Even liberals are starting to get this. People from Maureen Dowd to several Clinton confidants have concluded that Obama is the biggest loser to occupy the White House since Jimmy Carter.

In my view, Obama may yet become the biggest loser to ever occupy the White House.

Nothing is going to change until this incompetent SOB is booted from office, one way or another.

Wisconsin Recall Election

I was watching MSNBC last night covering the Wisconsin recall election. They were in Wisconsin among a crowd of recall supporters.

Every single "working person" they interviewed was a government employee -- mostly employees of the failed government monopoly school system. There wasn't a single Teamster, UAW member, etc. in the crowd. It was all government employees.

This should have crystallized the real problem in America for everyone. The two sides in America politics are not "rich" versus "poor". The two sides in America are people who work for a living versus people who vote for their living. There are "rich", "middle class", and "poor" people on both sides.

We no longer have government of the people, by the people, and for the people. It's now a government of the government, by the government, and for the government.

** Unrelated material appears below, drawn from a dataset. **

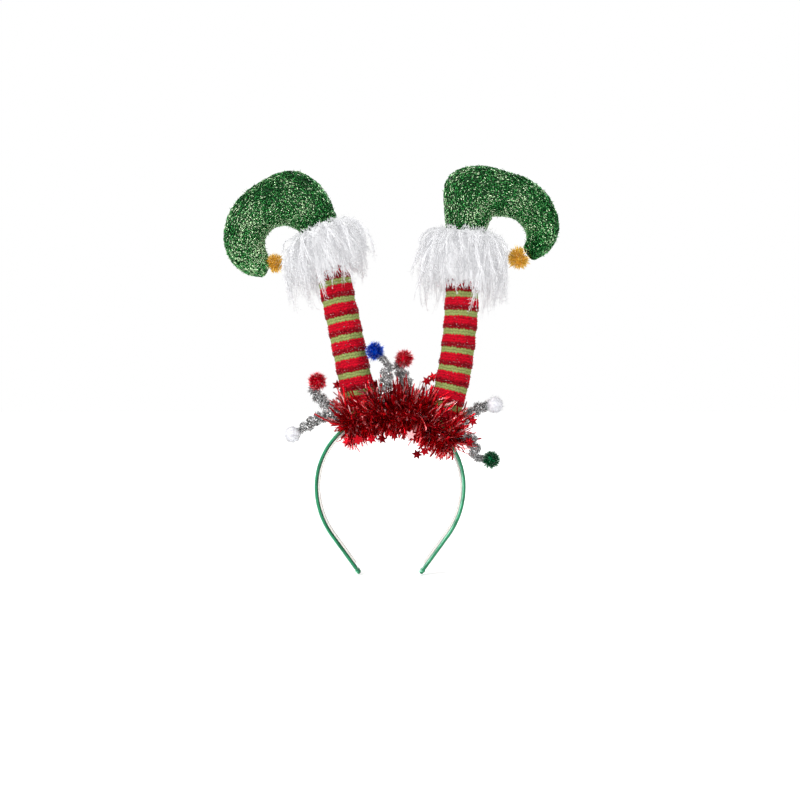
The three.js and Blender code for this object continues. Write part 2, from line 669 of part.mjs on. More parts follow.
add('band', band(), 'satin');
add('band_lining', lining(), 'lining');
for (const leg of LEGS) {
  const foot = stocking(leg).subtract(band(SEAT_GAP)).subtract(shoe(leg, SEAT_GAP).solid);
  add(`leg_${leg.name}`, mainBody(foot), 'stocking');
  add(`shoe_${leg.name}`, shoe(leg).solid, 'greenLurex');
  add(`fur_cuff_${leg.name}`, furCuff(leg), 'fur');
  add(`toe_pompom_${leg.name}`, toePompom(leg), 'goldFoil');
}
const springs = SPRINGS.map(spring);
for (const { row, centre, solid, socket } of springs) {
  add(`spring_${row.name}`, solid, 'silverFoil');
  add(`pompom_${row.name}`, mainBody(pompom(centre, POMPOM_RADIUS).subtract(socket)), row.colour);
}
add('tinsel_garland', tinselGarland(springs), 'redFoil');

export default headband;
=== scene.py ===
"""An elf headband: satin band, two stuffed elf legs with fur cuffs, tinsel garland and pompoms.

Lengths are in millimetres until a mesh is made, and +X is the viewer's right, +Y away from the
viewer and +Z up. Every surface is worked out with numpy from the sizes below, which are those of
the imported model.
"""

import math
from collections import namedtuple

import bpy
import numpy as np
from mathutils import Matrix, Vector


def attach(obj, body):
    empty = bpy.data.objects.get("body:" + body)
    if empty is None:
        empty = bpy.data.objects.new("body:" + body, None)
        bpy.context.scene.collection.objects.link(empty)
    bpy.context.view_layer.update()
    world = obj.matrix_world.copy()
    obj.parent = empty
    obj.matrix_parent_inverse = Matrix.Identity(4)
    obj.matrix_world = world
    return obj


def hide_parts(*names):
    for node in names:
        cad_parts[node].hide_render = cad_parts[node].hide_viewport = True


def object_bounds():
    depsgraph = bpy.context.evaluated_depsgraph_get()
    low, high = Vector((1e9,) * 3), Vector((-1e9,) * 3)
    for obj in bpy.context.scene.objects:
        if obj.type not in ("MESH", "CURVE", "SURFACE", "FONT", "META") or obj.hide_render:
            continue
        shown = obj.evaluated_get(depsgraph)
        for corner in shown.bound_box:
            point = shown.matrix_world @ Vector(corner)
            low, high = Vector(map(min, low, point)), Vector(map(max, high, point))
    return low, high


bl_info = {
    "name": "Elf Headband",
    "version": (1, 0, 0),
    "blender": (4, 5, 0),
    "location": "View3D > Sidebar > Headband",
    "description": "Knits, winds and trims an elf headband round its packed model",
    "category": "Object",
}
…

Until this dramatically changes, America is going to continue its slide into the trash heap of history.

Thursday, August 4, 2011

What is Really Driving the Deficit?

We spend $700 billion on the military each year.

If we leave Iraq and Afghanistan we save $100 billion.

If we leave Europe, Japan, and South Korea we might save $100 billion more.

I support downsizing those commitments right now.

That leaves us with $500 billion in military spending, which is less than 3.5% of GDP. That would be lowest military spending since before WWII. It's a reasonable price to protect the country.

The deficit this year is over $1,500 billion. Take $200 billion out of the military and we still have a $1,300 billion deficit.

Yes, military spending needs to be reformed, but it is not the primary driver of the deficit.

The primary driver of the deficit is that over half the people in the country receive a government check.

Until that fact really sinks in, we are going to continue to hemorrhage money.